The real test of the success or otherwise of the Forum can only truly be assessed over the coming months. Words, though seemingly well intentioned and promising, must be converted to systematic changes and a new standard of business as usual. Rajiv Joshi of the B-Team told the Forum that there is a clear business and moral case for such a step change.

As the dust settles after the Forum, and is amassed on the delegates’ shoes during the hard graft of implementation, we would all do well to remember these words from Nestlé CEO Paul Bulcke’s keynote address: “Lots of good talk, but human rights is about action on the ground”.

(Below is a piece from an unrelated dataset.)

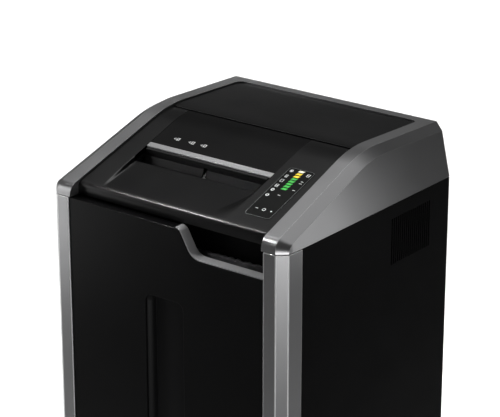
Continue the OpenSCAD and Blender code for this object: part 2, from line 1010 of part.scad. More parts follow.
module fan_frame() {
    color(charcoal)
    at_head()
    translate(fan_c)
    difference() {
        block([0, -fan_size / 2, -fan_size / 2], [fan_depth, fan_size / 2, fan_size / 2]);
        rod_x(4, fan_depth + 1, 0, 0, fan_size / 2 - 2);
        difference() {
            rod_x(-1, 5, 0, 0, fan_size / 2 - 2);
            rod_x(-2, 6, 0, 0, 14);
            block([-2, -fan_size / 2, -2], [6, fan_size / 2, 2]);
            block([-2, -2, -fan_size / 2], [6, 2, fan_size / 2]);
        }
    }
}

module fan_rotor() {
    color(charcoal)
    at_head()
    translate(fan_c) {
        rod_x(5, fan_depth - 2, 0, 0, 13);
        for (i = [0:blade_count - 1])
            rotate([i * 360 / blade_count, 0, 0])
            translate([6, 12, 0])
            multmatrix([[1, 0, 0, 0], [0, 1, 0, 0], [blade_lean, 0, 1, 0], [0, 0, 0, 1]])
            cube([15, 20, 1.6]);
    }
}

// ---------------------------------------------------------------- casters

module at_caster(side, end) {
    translate([side * caster_x, end * caster_y, 0])
    children();
}

// The square plate let into the base, drawn from drop below it and grown all round
module caster_plate(drop, grow) {
    half = caster_plate_w / 2 + grow;
    translate([-half, -half, base_z + drop])
    cube([2 * half, 2 * half, caster_plate_t - drop]);
}

module caster_mounts() {
    color(bare_steel)
    for (side = [-1, 1], end = [-1, 1])
        at_caster(side, end) {
            caster_plate(0, 0);
            translate([0, 0, crown_h[1] + 0.4])
            cylinder(h = base_z + 1 - crown_h[1], r = 15);
            translate([0, 0, crown_h[0] - 3])
            cylinder(h = base_z - crown_h[0], r = pin_r);
            translate([0, 0, crown_h[0] - 3.5])
            cylinder(h = 3, r = 8);
        }
}

module caster_fork(side, end, braked) {
    color(bare_steel)
    at_caster(side, end)
    difference() {
        union() {
            translate([0, 0, crown_h[0]])
            cylinder(h = crown_h[1] - crown_h[0], r = 20);
            both_sides()
            along_x(leg_x[0], leg_x[1])
            polygon([[-14, crown_h[1]], [14, crown_h[1]], [36, 62], [36, 52], [26, wheel_r],
                     [24, 19], [13, 19], [6, 32]]);
            rod_x(-leg_x[1] - 1.5, leg_x[1] + 1.5, trail, wheel_r, axle_r);
            both_sides()
            rod_x(leg_x[1], leg_x[1] + 2, trail, wheel_r, axle_r + 2);
        }
        translate([0, 0, crown_h[0] - 1])
        cylinder(h = 20, r = pin_r + fit);
        if (braked)
            rod_x(-20, 20, brake_pivot[0], brake_pivot[1], brake_pin_r + fit);
    }
}

module caster_wheel(side, end) {
    face = [[axle_r + fit, wheel_half], [hub_r, wheel_half], [hub_r, wheel_half - wheel_edge],
            [web_r, wheel_half - wheel_edge], [web_r + 1, wheel_half],
            [wheel_r - wheel_edge, wheel_half], [wheel_r, wheel_half - wheel_edge]];
    color(charcoal)
    at_caster(side, end)
    translate([0, trail, wheel_r])
    rotate([0, 90, 0])
    rotate_extrude()
    polygon(concat([for (p = face) [p[0], -p[1]]],
                   [for (i = [0:len(face) - 1]) face[len(face) - 1 - i]]));
}

module caster_brake(side) {
    color("firebrick")
    at_caster(side, -1) {
        along_x(-9.5, 9.5)
        polygon([[24, 53], [24, 61], [36, 61], [60, 51], [60, 47], [37, 53]]);
        rod_x(-leg_x[1] - 1, leg_x[1] + 1, brake_pivot[0], brake_pivot[1], brake_pin_r);
    }
}

top_frame();
rear_lid();
front_panel();
center_panel();
sensor_rail();
control_overlay();
key(0);  // key_reverse
key(1);  // key_power
key(2);  // key_forward
status_lights();
mirror([1, 0, 0]) post();  // post_left
post();  // post_right
mirror([1, 0, 0]) side_panel(false);  // side_panel_left
side_panel(true);  // side_panel_right
rear_panel();
base_pan();
mirror([1, 0, 0]) frame_wall();  // frame_wall_left
frame_wall();  // frame_wall_right
head_deck();
drawer_front();
grip_cup();
notch_trim();
drawer_frame();
waste_bin();
bag_frame();
slide_outers();
slide_middles();
slide_inners();
drawer_catch();
cutter(0, gear_x + 16);  // cutter_front
cutter(1, gear_x + 28);  // cutter_rear
cutter_gear_front();
cutter_gear_rear();
block_plate_left();
block_plate_right();
shaft_bushes();
strippers();
tie_rods();
feed_guide();
thickness_lever();
motor();
motor_shaft();
layshaft_gear();
control_board();
power_board();
power_inlet();
power_switch();
fan_frame();
fan_rotor();
caster_mounts();
caster_fork(-1, -1, true);  // caster_fork_front_left
caster_fork(1, -1, true);  // caster_fork_front_right
caster_fork(-1, 1, false);  // caster_fork_rear_left
caster_fork(1, 1, false);  // caster_fork_rear_right
caster_wheel(-1, -1);  // caster_wheel_front_left
caster_wheel(1, -1);  // caster_wheel_front_right
caster_wheel(-1, 1);  // caster_wheel_rear_left
caster_wheel(1, 1);  // caster_wheel_rear_right
caster_brake(-1);  // caster_brake_left
caster_brake(1);  // caster_brake_right
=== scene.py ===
"""Looks of a floor-standing office paper shredder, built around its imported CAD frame.

Metres, +Z up, the user stands on the -Y side. Shapes are given in millimetres, which
head(), deck() and MM turn into metres. Grain, stage, lights and camera are in metres.
"""

import json
import math
import random

import bmesh
import bpy
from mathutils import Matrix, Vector


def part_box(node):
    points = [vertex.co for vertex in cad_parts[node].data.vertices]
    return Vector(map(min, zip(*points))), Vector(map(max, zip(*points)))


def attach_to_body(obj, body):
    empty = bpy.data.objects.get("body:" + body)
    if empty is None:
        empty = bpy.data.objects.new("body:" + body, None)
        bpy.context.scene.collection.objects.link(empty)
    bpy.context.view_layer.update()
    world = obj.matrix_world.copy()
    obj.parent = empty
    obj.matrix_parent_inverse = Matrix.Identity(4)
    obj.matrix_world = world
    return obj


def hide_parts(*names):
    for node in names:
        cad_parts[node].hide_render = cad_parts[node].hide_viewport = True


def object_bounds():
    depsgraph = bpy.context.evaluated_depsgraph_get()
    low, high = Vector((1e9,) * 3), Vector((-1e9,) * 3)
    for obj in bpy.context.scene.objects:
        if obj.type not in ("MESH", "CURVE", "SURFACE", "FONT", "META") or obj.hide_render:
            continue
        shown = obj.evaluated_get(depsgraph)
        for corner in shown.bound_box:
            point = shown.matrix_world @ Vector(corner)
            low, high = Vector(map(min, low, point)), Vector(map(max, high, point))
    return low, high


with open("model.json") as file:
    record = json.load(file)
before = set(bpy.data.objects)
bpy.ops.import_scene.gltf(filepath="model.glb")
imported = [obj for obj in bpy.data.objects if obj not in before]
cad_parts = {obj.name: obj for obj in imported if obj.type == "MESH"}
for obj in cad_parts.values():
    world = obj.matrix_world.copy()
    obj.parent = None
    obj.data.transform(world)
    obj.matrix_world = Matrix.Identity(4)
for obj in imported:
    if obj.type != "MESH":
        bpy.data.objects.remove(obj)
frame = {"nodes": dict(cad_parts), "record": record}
cad_low, cad_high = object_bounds()
record = frame["record"]
body_of_node = {node: body for body, nodes in record["behaviour"]["bodies"].items() for node in nodes}
slot_of_node = {part["node"]: part["material_slot"] for part in record["subparts"]}

# ------------------------------------------------------------------ measures
MM = 0.001
front_y = cad_low.y
post_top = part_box("top_frame")[0].z
half_w = cad_high.x / MM
depth = (cad_high.y - cad_low.y) / MM

# Side profile of the head: y runs back from the front face, z up from the post tops
deck_angle = math.radians(18.5)
rear_fall = math.radians(2)
nose_r = 23
slope_y, slope_z = 50, 34
crown_y0, crown_y1 = 205, 285
crown_r = (crown_y1 - crown_y0) / (math.sin(deck_angle) + math.sin(rear_fall))
crown_cy = crown_y0 + crown_r * math.sin(deck_angle)
crown_cz = slope_z + (crown_y0 - slope_y) * math.tan(deck_angle) - crown_r * math.cos(deck_angle)
side_draft = 0.13
rim_taper = 0.1
chamfer_in, chamfer_down = 17, 10.5
chamfer_foot, chamfer_r = 14.5, 14
rim_inner_x = 196
rim_inner_y = depth - 20
rim_corner_r = 12
facet_x, facet_y = 2, 47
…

Adam Smith-Anthony is a senior associate at Omnia Strategy LLP

1 comment;


  1. Thanks for informing us about this – a really interesting post. An area I feel is overlooked by the business and human rights agenda is the increasing role of business in providing public services/providing services that were until recently publicly provided and the degree to which laws, regulatory regimes, modes of redress are sufficient not to see a general weakening of human rights protection. This is especially important as business involvement is most advanced in areas where human rights are particularly vulnerable including health and social care, psychiatric facilities, prisons, immigration detention and removals and so on. EHRC’s 2010-11 Inquiry into the human rights of older people receiving care in their own homes explored this to a degree, leading this year to the extension of the Human Rights Act to all areas of regulated care, whether provided by private, public or voluntary providers.

    Is the question of business delivering public services on the business and human rights agenda?